The corresponding multi-objective optimization calculation results were compared with the single-objective optimization calculation results, and the heat transfer effectiveness and pressure drop were used as indicators to evaluate the optimization calculation results. Compared with the reference, the heat exchange efficiency corresponding to the single-objective optimization results with the $N_{\mathrm{ED}}$, $R_{\mathrm{g}}$ and $N_{\mathrm{RS}}$ minimum and ε maximum as the objective functions have been improved to varying degrees, but the pressure drop of the working fluid has also increased, indicating that the improvement in heat transfer efficiency is achieved at the expense of an increasing pressure drop. Compared with the reference and single-objective optimization calculation results, the heat transfer efficiency of the multi-objective optimization calculation results is not as large as that of the single-objective optimization calculation results, and even the heat exchange efficiency is lower than that of the reference individual; but, the pressure drop in the tube is more obvious, which shows the opposite nature of each objective function in multi-objective optimization and the result of balancing the objective function. In addition, the comprehensive effect of the multi-objective optimization calculation results with the $N_{\mathrm{RS}}$ and $N_{\mathrm{P}}$ minimums as the objective function is optimal. Compared with the reference individual, the ε value increased by 23.5%, and $\Delta P_{\mathrm{h}}$ and $\Delta P_{\mathrm{c}}$ decreased by 51.9%, and 32.5%, respectively.

4. Conclusions

This paper takes a concentric tube heat exchanger as the research object, with molten salt and sCO₂ used as the heat transfer medium, and performed thermodynamic and optimization calculations.
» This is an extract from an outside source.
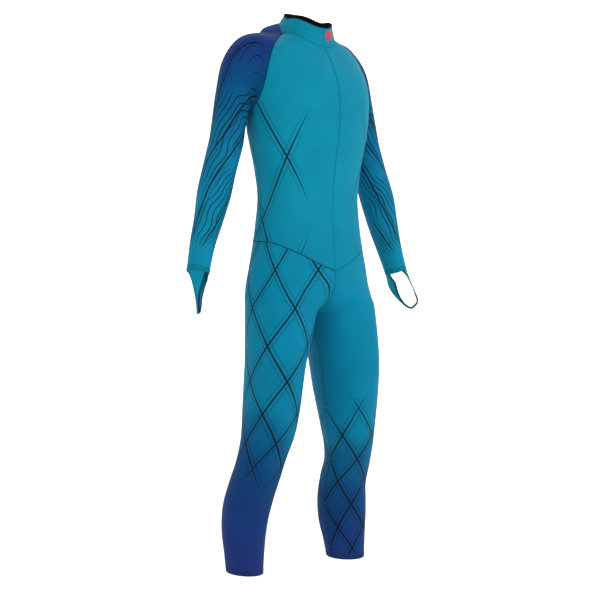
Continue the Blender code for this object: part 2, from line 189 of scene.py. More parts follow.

On the one hand, the thermodynamic analysis was carried out, by using the distributed parameter method, to model the heat exchanger and the effects of the structural parameters and operating parameters of the heat exchanger on the entransy dissipation rate, the entransy dissipation number, the entransy dissipation thermal resistance, entropy production rate and entropy production number. The results show that the structural parameters and operating parameters of the heat exchanger have different effects on the entropy dissipation, the entropy dissipation number, the entropy dissipation thermal resistance, the entropy production rate, and the entropy production number. Furthermore, the entransy dissipation rate and entropy production rate showed the same trend in structural parameters and operating parameters, and the changes in the entransy dissipation number and entransy dissipation thermal resistance were jointly affected by the entransy dissipation rate and the heat exchange.

On the other hand, single-objective and multi-objective optimizations were carried out, and it was found that single-objective optimization had strong pertinence, and the optimization results could only greatly improve the performance of a certain aspect of the heat exchanger. Taking the $N_{\mathrm{ED}}$, $R_{\mathrm{g}}$, and $N_{\mathrm{RS}}$ minimums as the objective functions, the heat transfer efficiency was high, and the optimization effect was better. The ε values increased by 41.2%, 39.5%, and 40.3% compared with the reference individual. Multi-objective optimization can improve the limitations of single-objective optimization. From the perspective of improving comprehensive performance, the heat exchanger was optimized to keep the performance of the heat exchanger in balance. The multi-objective optimization calculation results with the $N_{\mathrm{RS}}$ and $N_{\mathrm{P}}$ minimums as the objective functions have more comprehensive, better results. Compared with the reference individual, the ε value increased by 23.5%, and $\Delta P_{\mathrm{h}}$ and $\Delta P_{\mathrm{c}}$ decreased by 51.9% and 32.5%, respectively.